Esse é um filme de crianças brincando nos escombros de uma sociedade atingida pela crise econômica. Escombros que, hoje, não passam de remendos de uma época outrora próspera. Moonee e seus amigos andam pela rua sozinhos, sem qualquer presença materna, passando por lojas de beira de estrada com letreiros estilosos mas com pouco movimento. Ou então por supermercados que são o paraíso do consumo quando se entra uma graninha a mais. É curioso ver os quiosques de guloseimas no formato das mesmas, verdadeiros monumentos aos dias prósperos do American Way of Life, mas já num passado distante para quem amarga uma vida dura regada pelo desemprego e pela necessidade de prostituição, sempre com medo do que o Conselho Tutelar pode pensar disso e levar sua filha de casa.

     Uma América decadente…

Outro cenário muito contundente são as coloridas casas de dois andares abandonadas e tomadas pelo mato onde as crianças brincam (e destroem), casas essas provavelmente vítimas da bolha do mercado imobiliário que arrasou a economia mundial. Terrenos baldios com bois e vacas e valas negras completam a paisagem desoladora onde as crianças, em sua inocência e total falta de noção do que ocorre em volta delas, brincam e brincam. Definitivamente, “Projeto Flórida” é um filme reflexivo e ácido, com os doces momentos infantis.

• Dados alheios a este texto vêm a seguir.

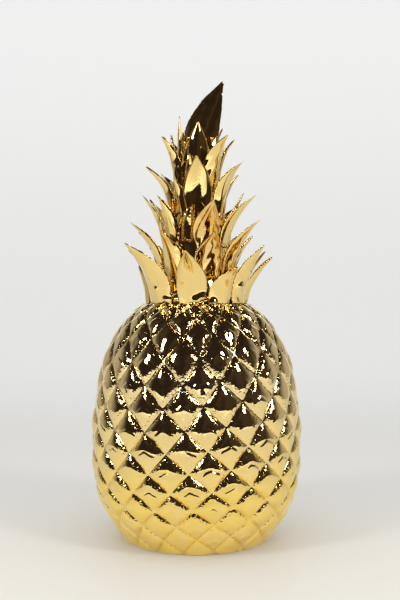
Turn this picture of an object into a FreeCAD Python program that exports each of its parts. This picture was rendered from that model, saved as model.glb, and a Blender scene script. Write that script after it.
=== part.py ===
import FreeCAD, Part
import math
import os

# Gold-glazed ceramic pineapple, 320 mm tall, standing upright on its flat foot.
# The origin is the centre of the foot's underside, +Z is up the stem, the photographed side faces -Y
# and +X is to the viewer's right.

# Driving sizes, mm
TOTAL_HEIGHT = 320.0
NECK_HEIGHT = 163.0
BODY_RADIUS = 71.2
CROWN_RADIUS = 60.0

# Scales of the fruit: two families of spiral grooves cross on the skin
DOWN_RIGHT_COUNT = 17
DOWN_LEFT_COUNT = 16
STEP_RIGHT = math.radians(11.33)
FRONT_AZIMUTH = math.radians(3.9)
DRIFT_PER_ROW = math.radians(0.6)
SCALE_RISE = 2.6
FIRST_ROW = -9
# One row of groove crossings each: its height as a share of the neck height, the groove's radius as a
# share of the body's radius, and how far a scale swells there as a share of the full rise.
# The first and last rows lie beyond the neck and the foot, which trim the skin.
ROW_SHARES = (
    (1.105, 0.260, 0.25),
    (1.080, 0.309, 0.25),
    (1.052, 0.365, 0.28),
    (1.020, 0.450, 0.34),
    (0.985, 0.552, 0.45),
    (0.936, 0.671, 0.62),
    (0.869, 0.775, 0.82),
    (0.782, 0.877, 1.00),
    (0.692, 0.933, 1.00),
    (0.604, 0.967, 1.00),
    (0.518, 0.991, 1.00),
    (0.436, 0.999, 1.00),
    (0.357, 1.000, 0.95),
    (0.282, 0.991, 0.88),
    (0.212, 0.964, 0.78),
    (0.145, 0.911, 0.74),
    (0.082, 0.832, 0.64),
    (0.022, 0.745, 0.50),
    (-0.037, 0.672, 0.36),
    (-0.098, 0.590, 0.20),
    (-0.160, 0.526, 0.20),
    (-0.222, 0.467, 0.20),
)
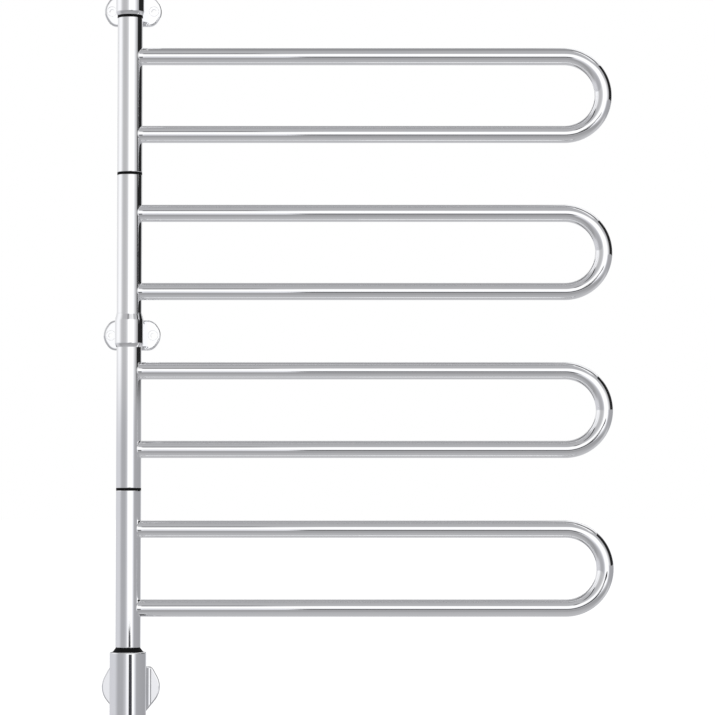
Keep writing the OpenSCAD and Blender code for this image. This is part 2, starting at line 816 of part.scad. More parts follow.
module arm_1_sleeve() arm_sleeve(1);
module arm_1_tube() arm_tube(1);
module arm_1_heater() arm_heater(1);
module arm_2_sleeve() arm_sleeve(2);
module arm_2_tube() arm_tube(2);
module arm_2_heater() arm_heater(2);
module arm_3_sleeve() arm_sleeve(3);
module arm_3_tube() arm_tube(3);
module arm_3_heater() arm_heater(3);
module arm_4_sleeve() arm_sleeve(4);
module arm_4_tube() arm_tube(4);
module arm_4_heater() arm_heater(4);

core_tube();
core_hub();
hub_screws();
ring_top();
ring_upper();
ring_middle();
ring_lower();
cone_seal();
middle_collar();
top_collar();
top_collar_screw();
top_cap();
top_plate();
middle_plate();
bottom_plate();
top_stem();
middle_stem();
bottom_stem();
stem_screws();
socket_screw();
housing();
base_cap();
base_screws();
switch_body();
switch_nut();
indicator_ring();
push_button();
switch_leads();
cable_gland();
gland_nut();
carrier();
terminal_block();
terminal_screws();
thermal_cutout();
live_wire();
neutral_wire();
earth_wire();
earth_tag();
earth_screw();
arm_1_sleeve();
arm_1_tube();
arm_1_heater();
arm_2_sleeve();
arm_2_tube();
arm_2_heater();
arm_3_sleeve();
arm_3_tube();
arm_3_heater();
arm_4_sleeve();
arm_4_tube();
arm_4_heater();
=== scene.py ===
"""Looks of a heated towel rail with four swinging arms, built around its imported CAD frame."""

import json
from math import asin, atan2, cos, hypot, pi, radians, sin, sqrt

import bmesh
import bpy
from mathutils import Matrix, Vector


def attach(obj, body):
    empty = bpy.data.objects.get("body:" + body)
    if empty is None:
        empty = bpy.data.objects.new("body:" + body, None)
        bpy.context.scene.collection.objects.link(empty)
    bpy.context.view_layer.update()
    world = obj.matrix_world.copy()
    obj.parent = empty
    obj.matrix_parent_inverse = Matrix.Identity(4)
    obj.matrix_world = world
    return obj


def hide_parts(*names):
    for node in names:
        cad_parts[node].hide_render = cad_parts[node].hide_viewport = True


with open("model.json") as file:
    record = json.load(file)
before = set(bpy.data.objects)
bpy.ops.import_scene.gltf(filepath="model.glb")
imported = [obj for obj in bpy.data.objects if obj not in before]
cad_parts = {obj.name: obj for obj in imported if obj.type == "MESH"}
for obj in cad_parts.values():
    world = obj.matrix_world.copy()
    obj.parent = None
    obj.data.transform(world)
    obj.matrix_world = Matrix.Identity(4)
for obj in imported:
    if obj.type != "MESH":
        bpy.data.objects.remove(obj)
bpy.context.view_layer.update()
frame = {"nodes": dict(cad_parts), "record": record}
NODES = frame["nodes"]

# Sizes that the pieces share with the CAD part, in metres
POST_Y = -0.040
POST_R = 0.0127
SLEEVE_BORE_R = 0.0115
SLEEVE_LEN = 0.159
BAR_R = 0.00875
BAR_BORE_R = 0.00755
BEND_R = 0.040
REACH = 0.493
BEND_X = REACH - BAR_R - BEND_R
ARM_Z = {1: 0.605, 2: 0.444, 3: 0.283, 4: 0.122}
GRUB_HOLE_R = 0.00205
STEM_BORE_R = 0.00605
WELD = 1e-7

# The photograph's frame, in pixels, and the camera fitted to it
PICTURE = 715
FOCAL_PX = 2850
SENSOR = 36.0
PITCH = radians(2.635)
CAMERA_AT = (0.2328, POST_Y - 2.9014, 0.2031)
CLIP_NEAR, CLIP_FAR = 0.05, 100

# A pale floor, its own glow, and the lamps: name, place, size and power
FLOOR_Z, FLOOR_HALF, FLOOR_GLOW = -0.160, 30.0, 0.47
FLOOR_COLOUR = (0.8, 0.8, 0.8, 1)
LAMPS = [("key", (-0.9, -2.3, 2.3), 1.4, 26), ("fill", (2.0, -1.6, 1.2), 1.2, 8)]
LAMPS_AIM = (0.25, POST_Y, 0.3)


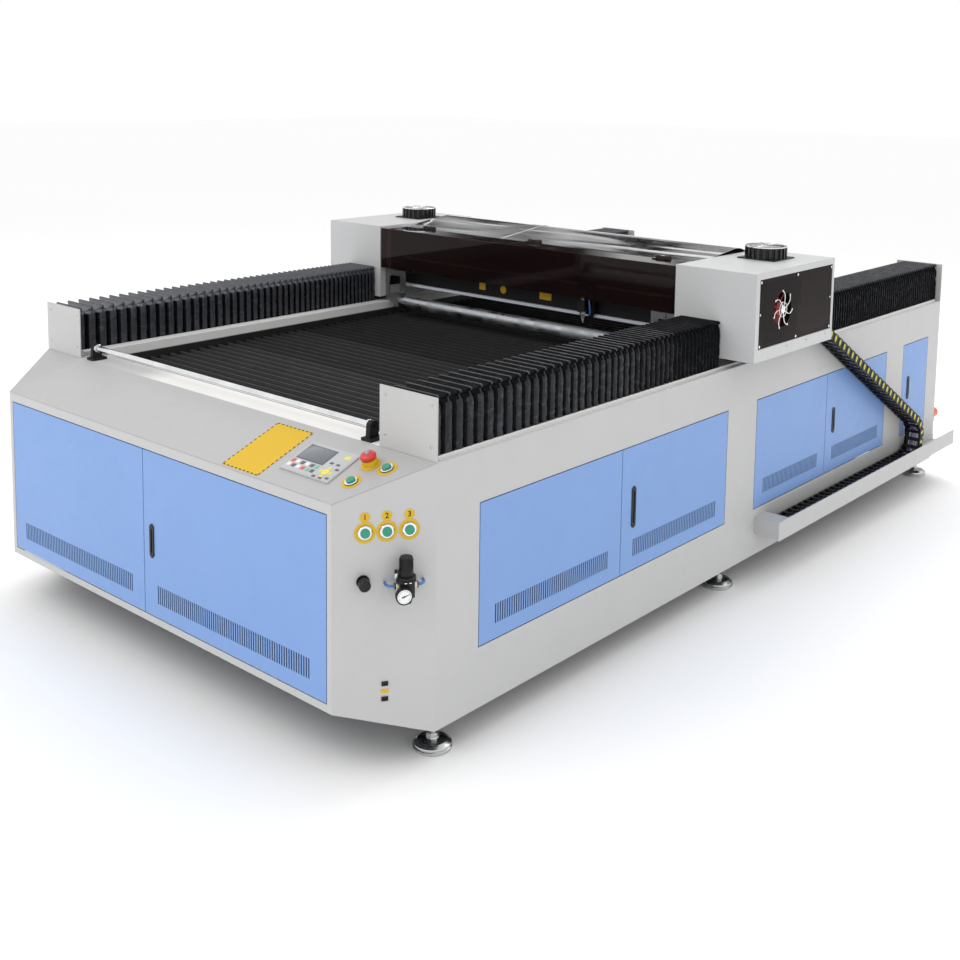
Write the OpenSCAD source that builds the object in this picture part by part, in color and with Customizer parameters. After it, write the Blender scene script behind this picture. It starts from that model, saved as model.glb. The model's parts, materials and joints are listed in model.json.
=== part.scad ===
// Carbon dioxide laser cutting machine, flat-bed type with a travelling gantry.
// Millimetres, +Z up, the front faces -Y. The origin lies on the floor under the middle of the box.

/* [Body] */
// Width of the cabinet
body_w = 2000; // [1800:10:2400]
// Length of the cabinet from the front face to the rear face
body_l = 3700; // [3400:10:4600]
// Height of the table top
table_z = 848; // [800:1:900]
// Height of the lower edge of the sides
body_foot_z = 88; // [80:1:110]
// Height of the lower edge of the front
front_foot_z = 174; // [150:1:190]
// Width of each front corner chamfer, across the machine
chamfer_x = 155; // [120:1:200]
// Depth of each front corner chamfer, along the machine
chamfer_y = 236; // [200:1:280]
// Height of the deck at the front face
deck_front_z = 757; // [735:1:790]
// Thickness of the cabinet sheet
sheet_t = 2; // [1.5:0.5:3]
// Thickness of the deck sheet
deck_t = 2; // [1.5:0.5:3]
// Width of the covered way on each side of the bed
way_w = 223; // [200:1:250]
// Flat ledge between the deck and the bed
ledge_d = 96; // [80:1:120]
// Side of the square frame tube
tube_w = 56; // [40:1:60]

/* [Doors] */
// Clearance round each door leaf
door_gap = 3; // [2.5:0.5:5]
// Depth of the folded edge of a leaf
door_depth = 18; // [14:1:24]
// Lower and upper edge of the front leaves
front_door_z = [199, 722]; // [190:1:740]
// Distance of the front leaves from the chamfers
front_door_margin = 22; // [16:1:40]
// Where the two front leaves meet
front_split_x = -28; // [-60:1:60]
// Lower and upper edge of the side leaves
side_door_z = [272, 692]; // [250:1:720]
// Start, meeting line and end of the long front bay
bay_a_y = [413, 1097, 1750]; // [400:1:1800]
// Start, meeting line and end of the middle bay
bay_b_y = [1963, 2538, 3112]; // [1900:1:3150]
// Start and end of the single rear bay
bay_c_y = [3297, 3573]; // [3250:1:3600]
// Pitch of the vent slots
slot_pitch = 10.4; // [9:0.1:14]
// Width of a vent slot
slot_w = 5; // [4:0.5:6]
// Height of a vent slot
slot_h = 58; // [30:1:70]
// Distance of the slots from the lower edge of a leaf
slot_rise = 46; // [36:1:70]
// Distance of the vents from the side edges of a leaf
slot_margin = 62; // [50:1:90]
// Width of a recessed pull
pull_w = 22; // [18:1:40]
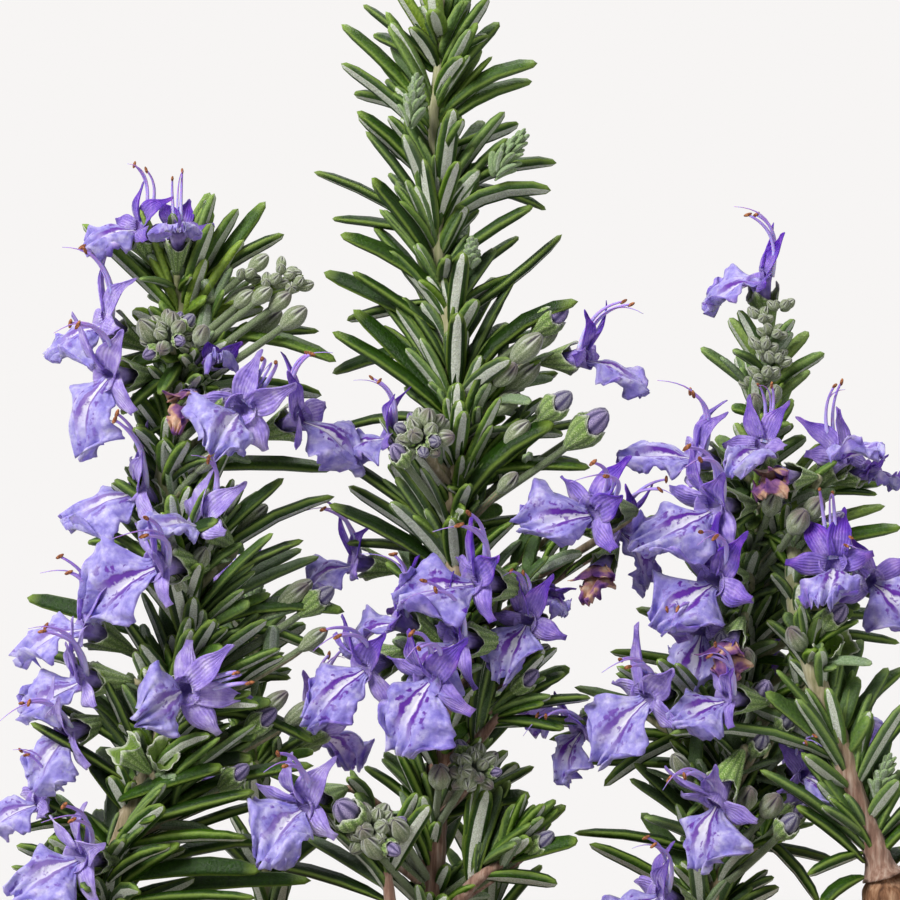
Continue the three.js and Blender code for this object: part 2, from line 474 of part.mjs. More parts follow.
// Where a stalk leaves its stem: lower down for a seat that stands further off.
function stalkRoot(name, seat) {
  const curve = shootCurves[name];
  const level = atHeight(curve, seat.z).point;
  const lowest = curve.getPoint(0).z + 4;
  const drop = 2 + 0.55 * Math.hypot(seat.x - level.x, seat.y - level.y);
  return atHeight(curve, Math.min(Math.max(seat.z - drop, lowest), curve.getPoint(1).z - 1)).point;
}

// A stalk from the stem up to a seat. It ends short of it, or beyond it where the two are fused.
function stalkSolid(name, seat, approach, beyond, grow = 0) {
  const end = seat.clone().addScaledVector(approach, beyond);
  const bow = end.clone().addScaledVector(approach, -3);
  const route = new THREE.QuadraticBezierCurve3(stalkRoot(name, seat), bow, end);
  return stemSolid(route, [STALK_RADIUS, STALK_RADIUS], 3, 2, grow);
}

// A small bud on its stalk.
function nubSolid([name, x, y, z, radius, length], grow = 0) {
  const middle = vector(x, y, z);
  const outwards = middle.clone().sub(stalkRoot(name, middle)).setZ(0).normalize();
  outwards.add(vector(0, 0, 0.8)).normalize();
  const base = middle.clone().addScaledVector(outwards, -length / 2);
  const tip = middle.clone().addScaledVector(outwards, length / 2);
  const axis = new THREE.LineCurve3(base, tip);
  const thick = () => radius + grow;
  const bud = solidOf(laidAlong(new THREE.SphereGeometry(1, 4, 3), axis, vector(0.1, 0.3, 1), thick, thick));
  return bud.add(stalkSolid(name, base, outwards, 1, grow));
}

// Stem, side stems, flower stalks and nubs of a shoot, as one solid.
function framework(name, grow = 0) {
  const shoot = SHOOTS[name];
  const points = shoot.route.map((point) => vector(...point));
  const start = points[1].clone().sub(points[0]).normalize();
  points[0].addScaledVector(start, GAP);
  const curve = new THREE.CatmullRomCurve3(points, false, "catmullrom", 0.5);
  const solids = [stemSolid(curve, shoot.radii, 5, points.length, grow)];
  for (const side of SIDE_SHOOTS.filter(({ on }) => on === name)) {
    solids.push(stemSolid(curveThrough(side.route), side.radii, 5, 4, grow));
  }
  const short = -GAP - 0.1;
  for (const [, ...flower] of FLOWERS.filter(([, on]) => on === name)) {
    const { foot, approach } = flowerFoot(flower);
    solids.push(stalkSolid(name, foot, approach, short, grow));
  }
  for (const bloom of BLOOMS.filter(([on]) => on === name)) {
    const { foot, approach } = flowerFoot(bloom);
    solids.push(stalkSolid(name, foot, approach, 1, grow));
    solids.push(flowerSolid(bloom, bloom[9], grow));
  }
  for (const [, , x, y, z] of BUD_CLUSTERS.filter(([, on]) => on === name)) {
    solids.push(stalkSolid(name, vector(x, y, z), CLUSTER_APPROACH, short - 0.2, grow));
  }
  for (const nub of NUBS.filter(([on]) => on === name)) solids.push(nubSolid(nub, grow));
  return joined(solids);
}

// The woody base: a short trunk with its limbs.
function woodyBase(grow = 0) {
  const trunk = stemSolid(curveThrough(TRUNK_ROUTE), [TRUNK_ROOT_RADIUS, TRUNK_RADIUS], 10, 5, grow);
  const limbs = Object.values(LIMBS).map(({ route, radii }) =>
    stemSolid(curveThrough(route), radii, 6, route.length + 1, grow));
  return joined([trunk, ...limbs]);
}

// The pot: a tapered wall with a thick rim band, and drain holes through its floor.
function pot() {
  const rimFoot = POT_HEIGHT - POT_RIM_HEIGHT;
  const profile = [
    [0, 0], [POT_BASE_RADIUS - 1, 0], [POT_BASE_RADIUS, 1], [POT_NECK_RADIUS, rimFoot - 0.5],
    [POT_RIM_RADIUS - 2.5, rimFoot], [POT_RIM_RADIUS - 1.5, rimFoot + 1], [POT_RIM_RADIUS, POT_HEIGHT - 2.5],
    [POT_RIM_RADIUS - 1.5, POT_HEIGHT], [POT_RIM_RADIUS - POT_WALL, POT_HEIGHT],
    [potInnerRadius(POT_HEIGHT - 3), POT_HEIGHT - 3], [potInnerRadius(POT_FLOOR + 3), POT_FLOOR + 3],
    [potInnerRadius(POT_FLOOR) - 3, POT_FLOOR], [0, POT_FLOOR],
  ];
  const shell = solidOf(turned(profile, POT_SIDES));
  const holes = [];
  for (let hole = 0; hole < DRAIN_COUNT; hole += 1) {
    const turn = degrees(90 + (360 / DRAIN_COUNT) * hole);
    const drill = new THREE.CylinderGeometry(DRAIN_RADIUS, DRAIN_RADIUS, 3 * POT_FLOOR, 12);
    drill.rotateX(Math.PI / 2);
    holes.push(solidOf(drill.translate(DRAIN_CIRCLE * Math.cos(turn), DRAIN_CIRCLE * Math.sin(turn), 0)));
  }
  return shell.subtract(joined(holes));
}

function potInnerRadius(z) {
  const slope = (POT_NECK_RADIUS - POT_BASE_RADIUS) / (POT_HEIGHT - POT_RIM_HEIGHT);
  return POT_BASE_RADIUS - POT_WALL + slope * z;
}

// A profile of [radius, height] points turned about the Z axis.
function turned(profile, sides) {
  const points = profile.map(([radius, z]) => new THREE.Vector2(radius, z));
  return new THREE.LatheGeometry(points, sides).rotateX(Math.PI / 2);
}

// The soil fills the pot to below its rim and leaves a socket for the trunk's foot.
function soil() {
  const socket = GAP + 0.25;
  const floor = POT_FLOOR + GAP;
  return solidOf(turned([
    [0, floor], [potInnerRadius(floor) - 3.5, floor],
    [potInnerRadius(POT_FLOOR + 3) - socket, POT_FLOOR + 3 + GAP],
    [potInnerRadius(SOIL_TOP) - socket, SOIL_TOP], [30, SOIL_TOP + SOIL_CROWN],
    [TRUNK_RADIUS + socket, SOIL_TOP + SOIL_CROWN], [TRUNK_RADIUS + socket, TRUNK_FOOT - GAP],
    [0, TRUNK_FOOT - GAP],
  ], 24));
}

const plant = new THREE.Group();

function addPiece(name, solid, look) {
  const mesh = new THREE.Mesh(geometryOf(solid), new THREE.MeshStandardMaterial(COLOURS[look]));
  mesh.name = name;
  plant.add(mesh);
}

const potSolid = pot();
const soilSolid = soil();
const base = mainBody(woodyBase());
addPiece("pot", potSolid, "terracotta");
addPiece("soil", soilSolid, "soil");
addPiece("woody_base", base, "bark");

// Stems come first, then flowers, buds and leaves: each is cut clear of what is already there.
const shootNames = Object.keys(SHOOTS);
const guards = [woodyBase(GAP)];
const frameworks = {};
for (const name of shootNames) {
  frameworks[name] = mainBody(guards.reduce((rest, guard) => rest.subtract(guard), framework(name)));
  guards.push(framework(name, GAP));
}
const flowers = [];
for (const [name, ...flower] of FLOWERS) {
  const clear = guards.reduce((rest, guard) => rest.subtract(guard), flowerSolid(flower));
  flowers.push([`flower_${name}`, mainBody(clear)]);
  guards.push(flowerSolid(flower, "open", GAP));
}
const clusters = [];
for (const cluster of BUD_CLUSTERS) {
  const clear = guards.reduce((rest, guard) => rest.subtract(guard), clusterSolid(cluster));
  clusters.push([`buds_${cluster[0]}`, mainBody(clear)]);
  guards.push(clusterSolid(cluster, GAP));
}

// A leaf is fused to its own shoot, and left out where it would cut into any other piece.
const frameworkGuards = guards.splice(0, shootNames.length + 1);
const leafGuards = [];
for (const name of shootNames) {
  const ownGuard = frameworkGuards[shootNames.indexOf(name) + 1];
  const others = [potSolid, soilSolid, ...frameworkGuards.filter((guard) => guard !== ownGuard)];
  const grown = [];
  const fused = [];
  for (const leaf of leavesOf(name)) {
    const solid = leafSolid(leaf);
    const blocked = [...others, ...guards, ...leafGuards].some((guard) => touches(solid, guard));
    if (!blocked) {
      fused.push(solid);
      grown.push(leafSolid(leaf, GAP));
    }
  }
  leafGuards.push(...grown);
  addPiece(`shoot_${name}`, mainBody(joined([frameworks[name], ...fused])), "leaf");
}
for (const [name, solid] of flowers) addPiece(name, solid, "petal");
for (const [name, solid] of clusters) addPiece(name, solid, "bud");

export default plant;
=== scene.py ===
"""A potted rosemary in flower: a terracotta pot of soil, a woody base, leafy shoots and their flowers.

Shapes are drawn in millimetres and written in metres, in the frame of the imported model.
"""

import math
import random

import bmesh
import bpy
from mathutils import Matrix, Quaternion, Vector, noise


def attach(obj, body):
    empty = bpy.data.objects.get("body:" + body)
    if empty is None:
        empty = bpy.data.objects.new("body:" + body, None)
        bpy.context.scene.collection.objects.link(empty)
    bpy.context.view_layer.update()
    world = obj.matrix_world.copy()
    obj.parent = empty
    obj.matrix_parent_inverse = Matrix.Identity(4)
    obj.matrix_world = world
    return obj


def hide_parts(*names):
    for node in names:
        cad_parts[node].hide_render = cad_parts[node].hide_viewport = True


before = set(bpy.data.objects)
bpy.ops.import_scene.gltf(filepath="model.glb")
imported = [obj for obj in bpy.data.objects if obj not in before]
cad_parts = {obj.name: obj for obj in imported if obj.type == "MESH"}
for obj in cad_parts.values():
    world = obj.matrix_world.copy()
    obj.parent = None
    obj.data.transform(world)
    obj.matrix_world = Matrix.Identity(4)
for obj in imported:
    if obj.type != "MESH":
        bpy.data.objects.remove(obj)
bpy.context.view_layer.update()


# The studio: white paper behind, a pale paper floor, a large soft light from the upper left and weaker
# ones from the right, above and behind. The camera looks level at the flowering shoots, from the front.
def linear(code):
    """An sRGB hex value as a linear colour."""
    parts = [int(code[i:i + 2], 16) / 255 for i in (1, 3, 5)]
    return [part / 12.92 if part <= 0.04045 else ((part + 0.055) / 1.055) ** 2.4 for part in parts] + [1]


def connect(tree, node, inputs):
    """Sets inputs of a node to another node's result, to a value, or to a colour in sRGB hex."""
    for socket, source in inputs.items():
        if isinstance(source, bpy.types.Node):
            source = next(result for result in source.outputs if result.enabled)
        if isinstance(source, bpy.types.NodeSocket):
            tree.links.new(source, node.inputs[socket])
        else:
            node.inputs[socket].default_value = linear(source) if isinstance(source, str) else source


def add_node(tree, kind, inputs={}, stops=(), **settings):
    """Adds a node. Of numbered inputs, Map Range has 0 the value, 1 and 2 the range it comes from and
    3 and 4 the one it goes to; Mix has 0 the factor, 6 and 7 the colours. Stops are a ramp's colours."""
    node = tree.nodes.new("ShaderNode" + kind)
    for name, value in settings.items():
        setattr(node, name, value)
    connect(tree, node, inputs)
    if stops:
        first, last = node.color_ramp.elements
        last.position, last.color = stops[-1][0], linear(stops[-1][1])
        first.position, first.color = stops[0][0], linear(stops[0][1])
        for place, colour in stops[1:-1]:
            node.color_ramp.elements.new(place).color = linear(colour)
    return node


def new_finish(name):
    """An empty material with its shader: gives the material, its node tree and the shader."""
    material = bpy.data.materials.new(name)
    material.use_nodes = True
    tree = material.node_tree
    return material, tree, tree.nodes["Principled BSDF"]


bpy.context.scene.view_settings.view_transform = "Standard"
camera = bpy.data.objects.new("camera", bpy.data.cameras.new("camera"))
camera.data.lens = 150
camera.data.sensor_width = 36
camera.data.clip_start = 0.01
camera.location = (0, -0.5665, 0.2305)
camera.rotation_euler = (math.pi / 2, 0, 0)
bpy.context.scene.collection.objects.link(camera)
bpy.context.scene.camera = camera

for name, place, size, watts in (
    ("key", (-0.55, -0.65, 0.8), 0.4, 13.5),
    ("fill", (0.8, -0.55, 0.3), 0.7, 1.9),
    ("top", (0.1, 0.35, 1.0), 0.6, 4.5),
    ("back_left", (-0.7, 0.5, 0.4), 0.6, 2.0),
):
    light = bpy.data.objects.new(name, bpy.data.lights.new(name, "AREA"))
    light.data.size = size
    light.data.energy = watts
    light.location = place
    light.rotation_euler = (Vector(place) - Vector((0, 0, 0.2))).to_track_quat("Z", "Y").to_euler()
    bpy.context.scene.collection.objects.link(light)

world = bpy.data.worlds.new("white_paper")
world.use_nodes = True
bpy.context.scene.world = world
tree = world.node_tree
seen = add_node(tree, "LightPath")
seen_paper = add_node(tree, "Background", {"Color": "#f7f5f4"})
room = add_node(tree, "Background", {"Color": "#eef0f4", "Strength": 0.24})
world_mix = add_node(tree, "MixShader", {0: seen.outputs["Is Camera Ray"], 1: room, 2: seen_paper})
connect(tree, tree.nodes["World Output"], {"Surface": world_mix})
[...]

                                          Um zelador que precisa administrar um pardieiro…

E Dafoe? Seu personagem Bobby talvez seja o único que percebe o que ocorre em seu entorno. Sendo obrigado a administrar um hotel cujo dono zela pela rígida observação às regras, Bobby precisa ter muito jogo de cintura para manter os anseios de seu patrão e, ao mesmo tempo, lidar com todo um grupo de pessoas que se comporta de forma mais intransigente do que civilizada. Mas Bobby tem plena consciência do estado lastimável em que vivem os moradores do hotel e negocia com eles, precisando saber exatamente o momento de morder e de assoprar. A personalidade cativante e magnética de Dafoe ajuda muito a gente a comprar seu personagem e gostar dele logo de cara. Foi uma belíssima atuação digna de Oscar, não fosse a forte concorrência esse ano.

                                                                       Um momento difícil…

Assim, “Projeto Flórida” é um filme que consegue, simultaneamente, trabalhar o lúdico e uma situação assombrosa de crise. Dois pólos na película que lentamente se aproximam. Qual vai ser a consequência do encontro entre eles? Isso eu deixo para o espectador testemunhar na sala de cinema, pois essa película é digna de ser apreciada não na poltrona de casa, mas na poltrona de um bom cinema, até pela excelência que o filme contém.